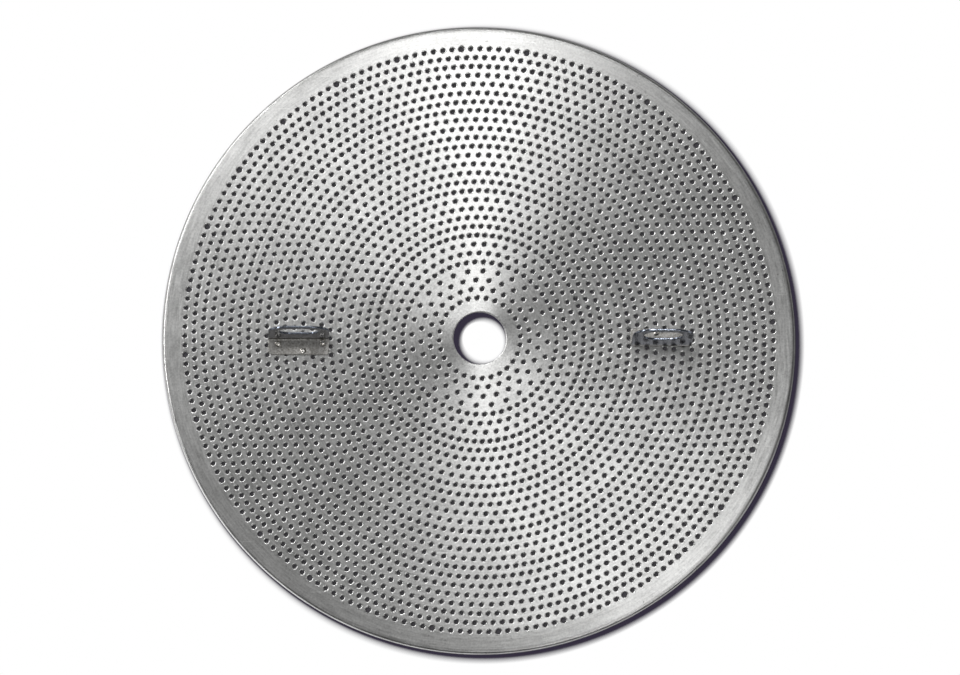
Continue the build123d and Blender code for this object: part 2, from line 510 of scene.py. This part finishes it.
def make_bead(node, material, seed):
    """Lumpy crown of a plug weld in place of the plain CAD one."""
    low, high = (Vector(corner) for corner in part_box(node))
    middle = (low + high) / 2
    half = Vector((high.x - low.x, high.y - low.y, high.z - LUG_TOP)) * Vector(BEAD_GROWTH)
    bpy.ops.mesh.primitive_ico_sphere_add(subdivisions=4, radius=1.0)
    bead = bpy.context.object
    bead.name = node.replace("_weld_", "_bead_")
    for vertex in bead.data.vertices:
        lump = noise.noise(vertex.co * LUMP_SCALE + Vector((seed * SEED_STEP, 0.0, 0.0)))
        point = vertex.co * (BEAD_SIZE + BEAD_LUMPS * lump)
        vertex.co = Vector((middle.x, middle.y, LUG_TOP)) + point * half
    bead.data.polygons.foreach_set("use_smooth", np.ones(len(bead.data.polygons), dtype=bool))
    bead.data.materials.append(material)
    bead.data.update()
    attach(bead, "root")
    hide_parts(node)


# ---------------------------------------------------------------- stage
SHADOW_AZIMUTH = 145.0                 # side that the shadow falls away from
SHADOW_TILT = 50.0
SHADOW_REACH = 5.6 * MM
SHADOW_RANGE = (0.73, 0.96)            # openness from full shadow to none
HOLE_SHADE_RANGE = (0.18, 0.32)            # openness from the darker to the lighter side of the painted shade on a hole's bottom
COVERED_RANGE = (0.22, 0.38)           # openness straight up, from inside a hole to outside the plate
# Colours of the painted shadow beside the plate and of the painted shade under its holes.
SHADOW_COLOR = (0.036, 0.030, 0.050, 1)
HOLE_SHADE_DARK = (0.004, 0.004, 0.005, 1)
HOLE_SHADE_LIGHT = (0.060, 0.058, 0.062, 1)
WHITE = (1, 1, 1, 1)
FLOOR_GREY = (0.8, 0.8, 0.8, 1)        # what the floor gives back to plain light
FLOOR_SIZE = 12.0
FLOOR_HEIGHT = -0.05 * MM
WORLD_STRENGTH = 0.11


def floor_material():
    """White backdrop with the object's shadow and the shade under its holes painted from ambient occlusion,
    seen straight or in metal.
    """
    n = Nodes("floor_white_painted_shadow")
    toward = n.vector(*direction(SHADOW_AZIMUTH, SHADOW_TILT))
    beside = n.add("AmbientOcclusion", {"Distance": SHADOW_REACH, "Normal": toward}, samples=64)
    above = n.add("AmbientOcclusion", {"Distance": SHADOW_REACH}, samples=16)
    # Painted shadow beside the plate and painted shade on the floor seen through its holes, both from ambient
    # occlusion and shown as emission.
    painted_shadow = n.mix(n.remap(beside.outputs["AO"], *SHADOW_RANGE), SHADOW_COLOR, WHITE)
    hole_painted_shade = n.mix(n.remap(beside.outputs["AO"], *HOLE_SHADE_RANGE), HOLE_SHADE_DARK, HOLE_SHADE_LIGHT)
    shade = n.mix(n.remap(above.outputs["AO"], *COVERED_RANGE), hole_painted_shade, painted_shadow)
    near = n.add("Emission", {"Color": shade, "Strength": 1.0})
    far = n.add("Emission", {"Color": WHITE, "Strength": 1.0})
    _, radius, _, _ = circular_coordinates(n)
    away = n.math("GREATER_THAN", radius, PLATE_RADIUS + SHADOW_REACH)
    shown = n.add("MixShader", {0: away, 1: near.outputs[0], 2: far.outputs[0]})
    plain = n.add("BsdfDiffuse", {"Color": FLOOR_GREY})
    ray = n.add("LightPath").outputs
    mirrored = n.math("MAXIMUM", ray["Is Glossy Ray"], ray["Is Transmission Ray"])
    seen = n.math("MAXIMUM", ray["Is Camera Ray"], mirrored)
    both = n.add("MixShader", {0: seen, 1: plain.outputs[0], 2: shown.outputs[0]})
    n.set(n.output, "Surface", both.outputs[0])
    return n.material


def make_floor():
    bpy.ops.mesh.primitive_plane_add(size=FLOOR_SIZE, location=(0, 0, FLOOR_HEIGHT))
    floor = bpy.context.object
    floor.name = "floor"
    floor.data.materials.append(floor_material())


LIGHTS = (
    # name, azimuth and tilt from overhead in degrees, distance, width and height in metres, watts
    ("overhead", 0.0, 0.0, 3.6, 4.2, 4.2, 10.8),
    ("bank", 83.0, 28.0, 0.9, 0.15, 0.15, 1.26),
    ("bank_left", 104.0, 28.0, 0.9, 0.15, 0.15, 0.12),
    ("side", 123.0, 28.0, 2.2, 0.4, 0.4, 2.7),
    ("far_bank", 92.0, 55.0, 2.2, 0.3, 0.3, 2.4),
    ("key", 150.0, 62.0, 2.2, 2.8, 0.3, 24.0),
    ("near_fill", 307.0, 30.0, 2.2, 1.1, 0.4, 6.6),
)


def make_lights():
    """Area lamps that all face the middle of the plate."""
    for name, azimuth, tilt, distance, width, height, power in LIGHTS:
        data = bpy.data.lights.new(name, "AREA")
        data.shape = "RECTANGLE"
        data.size = width
        data.size_y = height
        data.energy = power
        lamp = bpy.data.objects.new(name, data)
        bpy.context.collection.objects.link(lamp)
        toward = direction(azimuth, tilt)
        lamp.location = toward * distance
        lamp.rotation_euler = toward.to_track_quat("Z", "Y").to_euler()


def make_world():
    world = bpy.data.worlds.new("studio")
    bpy.context.scene.world = world
    world.use_nodes = True
    back = world.node_tree.nodes["Background"]
    back.inputs["Color"].default_value = WHITE
    back.inputs["Strength"].default_value = WORLD_STRENGTH


make_camera()
make_plate(plate_material())
lug_steel = lug_material()
weld_metal = weld_material()
welds = sorted(node for node in frame["nodes"] if "_weld_" in node)
for seed, node in enumerate(welds):
    make_bead(node, weld_metal, seed)
for node in frame["nodes"]:
    if node.endswith("_lug"):
        dress(node, lug_steel)
make_floor()
make_lights()
make_world()
bpy.context.scene.view_settings.view_transform = "Standard"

# # #

Requirement — Make an exact copy of the listing, including every line.

Worked answer —
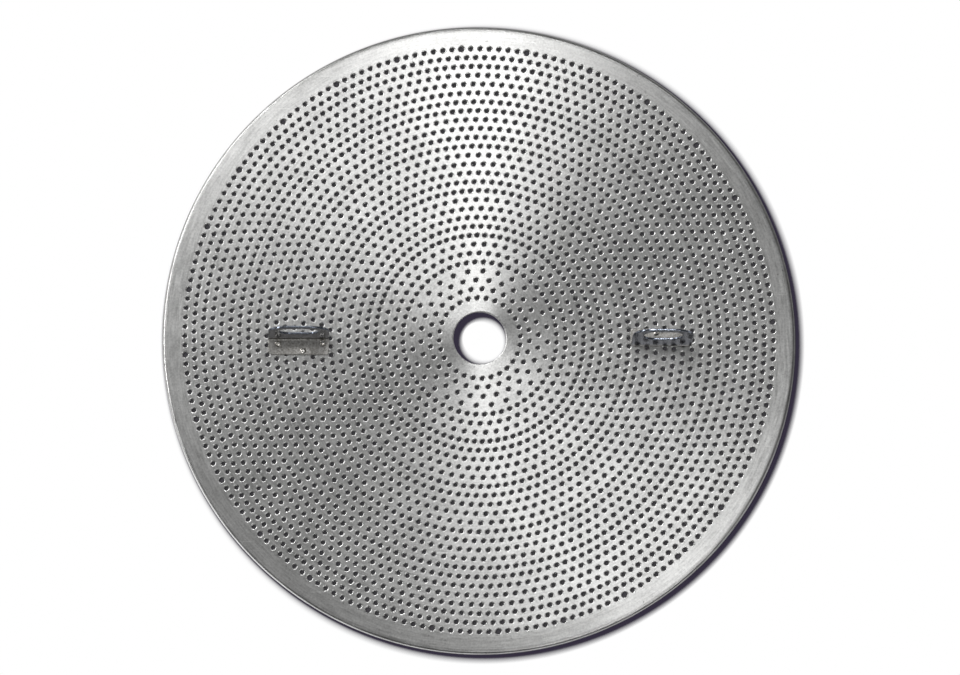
Continue the build123d and Blender code for this object: part 2, from line 510 of scene.py. This part finishes it.
def make_bead(node, material, seed):
    """Lumpy crown of a plug weld in place of the plain CAD one."""
    low, high = (Vector(corner) for corner in part_box(node))
    middle = (low + high) / 2
    half = Vector((high.x - low.x, high.y - low.y, high.z - LUG_TOP)) * Vector(BEAD_GROWTH)
    bpy.ops.mesh.primitive_ico_sphere_add(subdivisions=4, radius=1.0)
    bead = bpy.context.object
    bead.name = node.replace("_weld_", "_bead_")
    for vertex in bead.data.vertices:
        lump = noise.noise(vertex.co * LUMP_SCALE + Vector((seed * SEED_STEP, 0.0, 0.0)))
        point = vertex.co * (BEAD_SIZE + BEAD_LUMPS * lump)
        vertex.co = Vector((middle.x, middle.y, LUG_TOP)) + point * half
    bead.data.polygons.foreach_set("use_smooth", np.ones(len(bead.data.polygons), dtype=bool))
    bead.data.materials.append(material)
    bead.data.update()
    attach(bead, "root")
    hide_parts(node)


# ---------------------------------------------------------------- stage
SHADOW_AZIMUTH = 145.0                 # side that the shadow falls away from
SHADOW_TILT = 50.0
SHADOW_REACH = 5.6 * MM
SHADOW_RANGE = (0.73, 0.96)            # openness from full shadow to none
HOLE_SHADE_RANGE = (0.18, 0.32)            # openness from the darker to the lighter side of the painted shade on a hole's bottom
COVERED_RANGE = (0.22, 0.38)           # openness straight up, from inside a hole to outside the plate
# Colours of the painted shadow beside the plate and of the painted shade under its holes.
SHADOW_COLOR = (0.036, 0.030, 0.050, 1)
HOLE_SHADE_DARK = (0.004, 0.004, 0.005, 1)
HOLE_SHADE_LIGHT = (0.060, 0.058, 0.062, 1)
WHITE = (1, 1, 1, 1)
FLOOR_GREY = (0.8, 0.8, 0.8, 1)        # what the floor gives back to plain light
FLOOR_SIZE = 12.0
FLOOR_HEIGHT = -0.05 * MM
WORLD_STRENGTH = 0.11


def floor_material():
    """White backdrop with the object's shadow and the shade under its holes painted from ambient occlusion,
    seen straight or in metal.
    """
    n = Nodes("floor_white_painted_shadow")
    toward = n.vector(*direction(SHADOW_AZIMUTH, SHADOW_TILT))
    beside = n.add("AmbientOcclusion", {"Distance": SHADOW_REACH, "Normal": toward}, samples=64)
    above = n.add("AmbientOcclusion", {"Distance": SHADOW_REACH}, samples=16)
    # Painted shadow beside the plate and painted shade on the floor seen through its holes, both from ambient
    # occlusion and shown as emission.
    painted_shadow = n.mix(n.remap(beside.outputs["AO"], *SHADOW_RANGE), SHADOW_COLOR, WHITE)
    hole_painted_shade = n.mix(n.remap(beside.outputs["AO"], *HOLE_SHADE_RANGE), HOLE_SHADE_DARK, HOLE_SHADE_LIGHT)
    shade = n.mix(n.remap(above.outputs["AO"], *COVERED_RANGE), hole_painted_shade, painted_shadow)
    near = n.add("Emission", {"Color": shade, "Strength": 1.0})
    far = n.add("Emission", {"Color": WHITE, "Strength": 1.0})
    _, radius, _, _ = circular_coordinates(n)
    away = n.math("GREATER_THAN", radius, PLATE_RADIUS + SHADOW_REACH)
    shown = n.add("MixShader", {0: away, 1: near.outputs[0], 2: far.outputs[0]})
    plain = n.add("BsdfDiffuse", {"Color": FLOOR_GREY})
    ray = n.add("LightPath").outputs
    mirrored = n.math("MAXIMUM", ray["Is Glossy Ray"], ray["Is Transmission Ray"])
    seen = n.math("MAXIMUM", ray["Is Camera Ray"], mirrored)
    both = n.add("MixShader", {0: seen, 1: plain.outputs[0], 2: shown.outputs[0]})
    n.set(n.output, "Surface", both.outputs[0])
    return n.material


def make_floor():
    bpy.ops.mesh.primitive_plane_add(size=FLOOR_SIZE, location=(0, 0, FLOOR_HEIGHT))
    floor = bpy.context.object
    floor.name = "floor"
    floor.data.materials.append(floor_material())


LIGHTS = (
    # name, azimuth and tilt from overhead in degrees, distance, width and height in metres, watts
    ("overhead", 0.0, 0.0, 3.6, 4.2, 4.2, 10.8),
    ("bank", 83.0, 28.0, 0.9, 0.15, 0.15, 1.26),
    ("bank_left", 104.0, 28.0, 0.9, 0.15, 0.15, 0.12),
    ("side", 123.0, 28.0, 2.2, 0.4, 0.4, 2.7),
    ("far_bank", 92.0, 55.0, 2.2, 0.3, 0.3, 2.4),
    ("key", 150.0, 62.0, 2.2, 2.8, 0.3, 24.0),
    ("near_fill", 307.0, 30.0, 2.2, 1.1, 0.4, 6.6),
)


def make_lights():
    """Area lamps that all face the middle of the plate."""
    for name, azimuth, tilt, distance, width, height, power in LIGHTS:
        data = bpy.data.lights.new(name, "AREA")
        data.shape = "RECTANGLE"
        data.size = width
        data.size_y = height
        data.energy = power
        lamp = bpy.data.objects.new(name, data)
        bpy.context.collection.objects.link(lamp)
        toward = direction(azimuth, tilt)
        lamp.location = toward * distance
        lamp.rotation_euler = toward.to_track_quat("Z", "Y").to_euler()


def make_world():
    world = bpy.data.worlds.new("studio")
    bpy.context.scene.world = world
    world.use_nodes = True
    back = world.node_tree.nodes["Background"]
    back.inputs["Color"].default_value = WHITE
    back.inputs["Strength"].default_value = WORLD_STRENGTH


make_camera()
make_plate(plate_material())
lug_steel = lug_material()
weld_metal = weld_material()
welds = sorted(node for node in frame["nodes"] if "_weld_" in node)
for seed, node in enumerate(welds):
    make_bead(node, weld_metal, seed)
for node in frame["nodes"]:
    if node.endswith("_lug"):
        dress(node, lug_steel)
make_floor()
make_lights()
make_world()
bpy.context.scene.view_settings.view_transform = "Standard"